One of those “historical categories” is speech that causes intentional infliction of emotional distress.
Justice Sotomayor asked why the Stolen Valor Act did not fit there.
“So why isn’t the outrage that medal winners – legitimately entitled medal winners – experience in seeing fake people, hearing fake people claim a medal, why isn’t that comparable,” she asked.
Libby said there is a difference between being upset and being harmed. “The fact that there is a certain level of upset doesn’t mean that you’re harmed in the sense of, of the intentional infliction of emotional stress tort,” Libby said. “And so what we’re dealing with here is simply a noninstantaneous harm.”
The justices also contemplated the “slippery slope problem.”

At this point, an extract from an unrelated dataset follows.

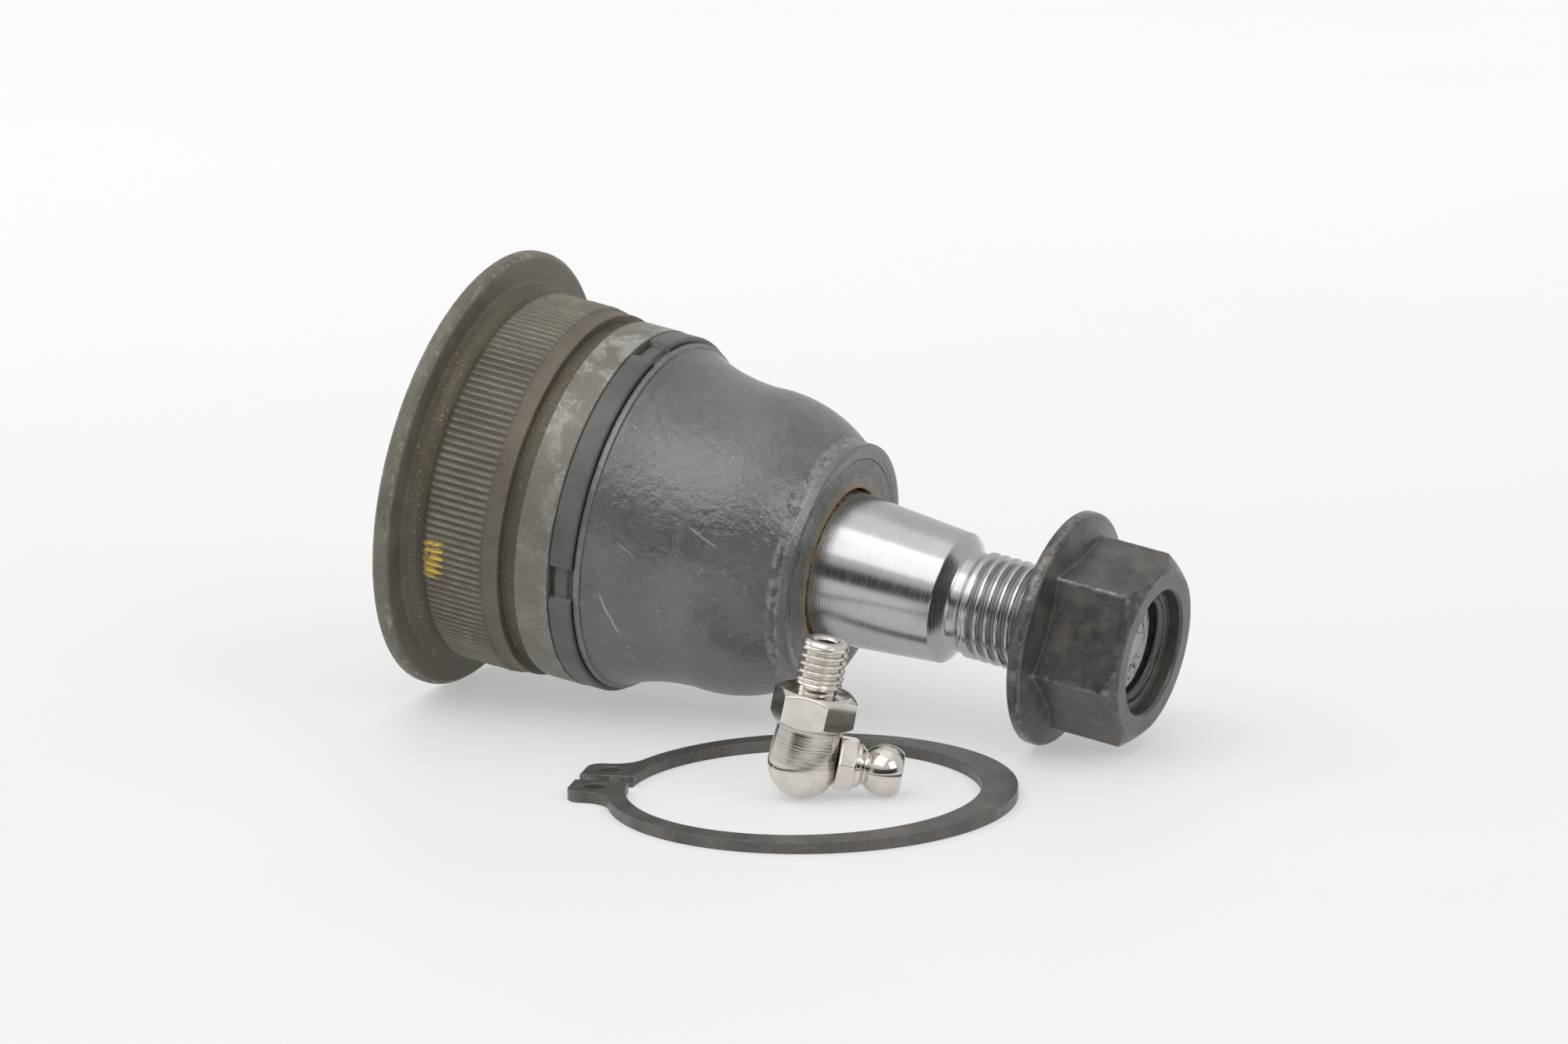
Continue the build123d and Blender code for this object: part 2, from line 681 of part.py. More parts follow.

“The trouble is you can think of 10,000 instances that meet your criteria that one candidate or another could bring up in a political campaign,” Justice Stephen Breyer said.
“And then if this is lawful and constitutional, then you have people in political campaigns suddenly worrying that the U.S. attorney is going to come in and start indicting him,” he added. “That’s part of the chilling effect.”
Sotomayor picked up the dating analogy again. “You’re asking us to say, you know, the guy who says he’s a college graduate in a political campaign, that could chill political speech,” Sotomayor said. “So in that lie, in that context, you can’t sanction. But you can sanction that lie in a different context – on a date. I don’t know, because on a date, it doesn’t chill political speech, and it will induce a young woman to date someone who she thinks is more of a professional, because that harms the parents, it harms the family.”